47. A cet égard, le transfert de compétence inscrit à l'article 6, paragraphe 7, cinquième tiret, ne peut pas conférer de compétence large. Lorsque le Conseil détermine les modalités de façon aussi précise, pour quelle raison, ainsi que l'Irlande l'expose à juste titre, déléguerait-il à la Commission une compétence qui serait à ce point large qu'elle permettrait de contourner toutes les dispositions du Conseil?

48. Si la Commission n'a donc pas de compétences larges, celles-ci trouvent alors leurs limites dans les règles que le Conseil arrête.

49. Ainsi que la République française l'expose à juste titre, le Conseil s'est contenté de confier à la Commission le soin de définir les catégories, classes et qualités éligibles à l'intervention. Comme le poids des carcasses n'est pas un critère de la grille de classement, la Commission ne peut dès lors pas introduire pareil critère.
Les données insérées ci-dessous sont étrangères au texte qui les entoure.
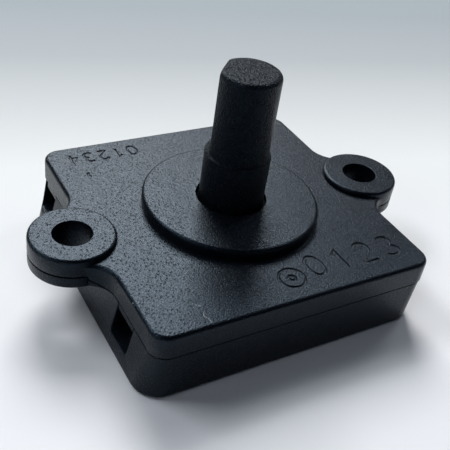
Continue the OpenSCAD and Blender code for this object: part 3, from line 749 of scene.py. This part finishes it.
moved = add(coil_tree, "GeometryNodeTransform", {"Geometry": spiral, "Translation": spot})
wire = sweep(coil_tree, moved.outputs["Geometry"], given["Wire radius"], WIRE_SIDES)
close_tree(coil_tree, wire, spring_steel)
# The tree makes its own curve, so the host's short line is only there to carry it
coil = grow(path_host("coil", [[(0, 0, 0), (0.1, 0, 0)]]), coil_tree, coil_ids, COIL_SIZES, "bridge_coil")

# %% [markdown]
# ## Detent leaves
#
# Two bent leaves of spring steel press their noses into the rotor's star wheel and give the switch its
# click. The contact bridge sweeps closely under the front one. So each leaf's lower edge is trimmed by
# eight hundredths of a millimetre, which leaves the bridge free to pass.

# %% Trim the leaves
LEAF_TRIM = 0.08 * MM
EDGE_SLACK = 0.01 * MM


def trimmed_leaf(node, name):
    leaf = merged_copy(node, name)
    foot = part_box(node)[0].z
    for v in leaf.data.vertices:
        if v.co.z - foot < EDGE_SLACK:
            v.co.z += LEAF_TRIM
    return leaf


front_leaf = trimmed_leaf("detent_spring_front", "detent_leaf_front")
back_leaf = trimmed_leaf("detent_spring_back", "detent_leaf_back")
print("leaves trimmed by", LEAF_TRIM / MM, "mm")

# %% [markdown]
# ## Scuffs
#
# The photographed switch is used. A scratch near the front edge and nicks along the left edge show as
# pale chips where the black skin is torn and the glass fibre comes up. A painted spot would lie flat in
# the skin, so small flakes scattered along short paths give them: each is a flattened lump of a tenth of
# a millimetre, turned and sized at random from a fixed seed.

# %% Scuff flakes with Geometry Nodes
TORN_MM = 0.08
bruise, tree, shader, place = principled("bruised_black_nylon")
mottle = add(tree, "ShaderNodeTexNoise", {
    "Vector": place, "Scale": 1 / (TORN_MM * MM), "Detail": 2.0}).outputs["Fac"]
bruise_colour = add(tree, "ShaderNodeMix", {
    "Factor": mottle, FIRST_COLOUR: linear("#8a9098"), SECOND_COLOUR: linear("#c4cad0")},
    data_type="RGBA")
tree.links.new(bruise_colour.outputs[MIXED_COLOUR], shader.inputs["Base Color"])
shader.inputs["Roughness"].default_value = 0.7

FLAKE_SIZES = {"Spacing": 0.07 * MM, "Flake size": 0.05 * MM, "Spread": 0.05 * MM, "Seed": 7}
FLAKE_SHAPE = (1, 0.6, 0.25)
# Flakes tip a little either way, in radians, and turn by up to a full circle
TIP, FULL_CIRCLE = 0.2, 6.283
flake_tree, given, flake_ids = geometry_tree("scuff_flakes", FLAKE_SIZES)
track = add(flake_tree, "GeometryNodeMeshToCurve", {"Mesh": given["Geometry"]}).outputs["Curve"]
spots = add(flake_tree, "GeometryNodeCurveToPoints", {
    "Curve": track, "Length": given["Spacing"]}, mode="LENGTH").outputs["Points"]
push = add(flake_tree, "FunctionNodeRandomValue", {
    "Min": (-1, -1, 0), "Max": (1, 1, 0), "Seed": given["Seed"]}, data_type="FLOAT_VECTOR")
stray = add(flake_tree, "ShaderNodeVectorMath", {
    0: push.outputs["Value"], "Scale": given["Spread"]}, operation="SCALE").outputs["Vector"]
strewn = add(flake_tree, "GeometryNodeSetPosition", {"Geometry": spots, "Offset": stray})
lump = add(flake_tree, "GeometryNodeMeshIcoSphere", {
    "Radius": given["Flake size"], "Subdivisions": 2}).outputs["Mesh"]
flat = add(flake_tree, "GeometryNodeTransform", {"Geometry": lump, "Scale": FLAKE_SHAPE})
spin = add(flake_tree, "FunctionNodeRandomValue", {
    "Min": (-TIP, -TIP, 0), "Max": (TIP, TIP, FULL_CIRCLE), "Seed": given["Seed"]},
    data_type="FLOAT_VECTOR")
grown_by = add(flake_tree, "FunctionNodeRandomValue", {
    "Min": 0.3, "Max": 1.1, "Seed": given["Seed"]}, data_type="FLOAT")
laid = add(flake_tree, "GeometryNodeInstanceOnPoints", {
    "Points": strewn.outputs["Geometry"], "Instance": flat.outputs["Geometry"],
    "Rotation": spin.outputs["Value"], "Scale": grown_by.outputs["Value"]}).outputs["Instances"]
close_tree(flake_tree, laid, bruise)

SCRATCH = [
    [(-9.30, -10.80), (-9.05, -11.15), (-8.75, -11.25)],
    [(-8.92, -11.90), (-9.08, -12.35), (-8.90, -12.60), (-8.83, -13.10)],
]
NICKS = [[(-13.51, -9.00), (-13.52, -9.35)], [(-13.52, -5.60), (-13.51, -5.75)]]
# The nicks lie on the rounded edge, a little below the plate
NICK_DROP = 0.11
scuffs = grow(
    path_host("scuffs", at_height(SCRATCH, Z_PLATE)), flake_tree, flake_ids, FLAKE_SIZES, "edge_scuffs")
chips = grow(
    path_host("chips", at_height(NICKS, Z_PLATE - NICK_DROP)), flake_tree, flake_ids, FLAKE_SIZES,
    "edge_chips")

# %% [markdown]
# ## Riding and replacing
#
# Each new piece is hung on the body it moves with, and the node of the model that it stands for is hidden.
# The shaft and the coil spring turn with the rotor, and everything else stays with the housing.

# %% Tie the pieces to the bodies
for piece in (cover, base, rotor, coil, front_leaf, back_leaf):
    shade(piece)
for piece, body, node, material, slot in (
    (front_leaf, "housing", "detent_spring_front", spring_steel, "spring_steel"),
    (back_leaf, "housing", "detent_spring_back", spring_steel, "spring_steel"),
    (cover, "housing", "cover", housing_nylon, "housing_plastic"),
    (base, "housing", "base", housing_nylon, "housing_plastic"),
    (rotor, "rotor", "rotor", rotor_nylon, "rotor_plastic"),
    (coil, "rotor", "bridge_spring", None, "spring_steel"),
    (scuffs, "housing", None, None, "housing_plastic"),
    (chips, "housing", None, None, "housing_plastic"),
):
    if material:
        piece.data.materials.append(material)
    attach(piece, body)
    if node:
        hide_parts(node)
    print(piece.name, "rides on", body)

# %% [markdown]
# ## Painted shade in the mouth round the shaft
#
# The gap between the shaft and the boss lies in deep shade, so a black ring shows there. The cover's faces
# inside the mouth get a near-black, almost glossless material as their second one: painted shade, which
# stays dark under any lamp. A separate dark ring would do it too, but it would fill the gap that the shaft
# turns in.

# %% Paint shade into the mouth
MOUTH_REACH, MOUTH_DEPTH, MOUTH_BRIM = 3.5, 1, 0.02
SHADE_SLOT = 1
# The second material is painted shade: the faces inside the mouth stay near black.
cover.data.materials.append(mouth_shade_nylon)
mouth_faces = 0
for face in cover.data.polygons:
    within = math.hypot(face.center.x, face.center.y) < MOUTH_REACH * MM
    if within and Z_PLATE - MOUTH_DEPTH < face.center.z / MM < Z_BOSS - MOUTH_BRIM:
        face.material_index = SHADE_SLOT
        mouth_faces += 1
print("faces in the mouth:", mouth_faces)
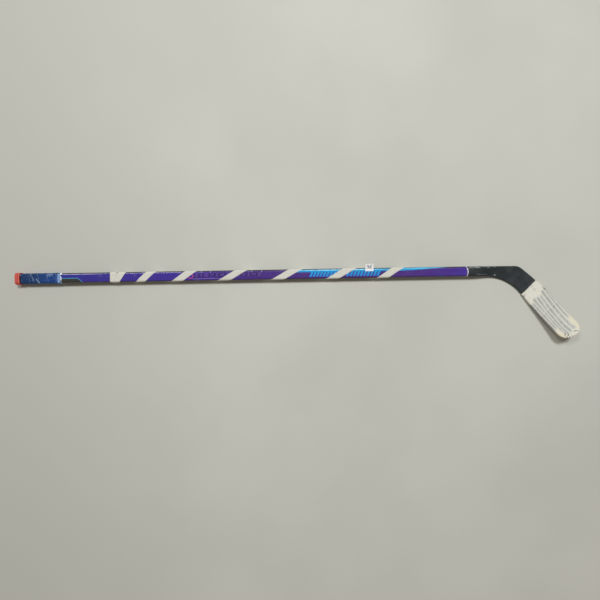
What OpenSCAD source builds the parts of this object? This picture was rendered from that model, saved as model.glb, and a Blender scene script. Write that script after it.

50. Le Royaume-Uni est d'un autre avis et expose que, si l'on exclut certaines qualités ou certaines classes, cela ne produit pas d'effet différent que si l'on n'admet plus les produits qui dépassent un poids déterminé.

51. Là n'est toutefois pas la question puisque le Conseil a cantonné la compétence de la Commission dans la seule détermination des classes de qualité.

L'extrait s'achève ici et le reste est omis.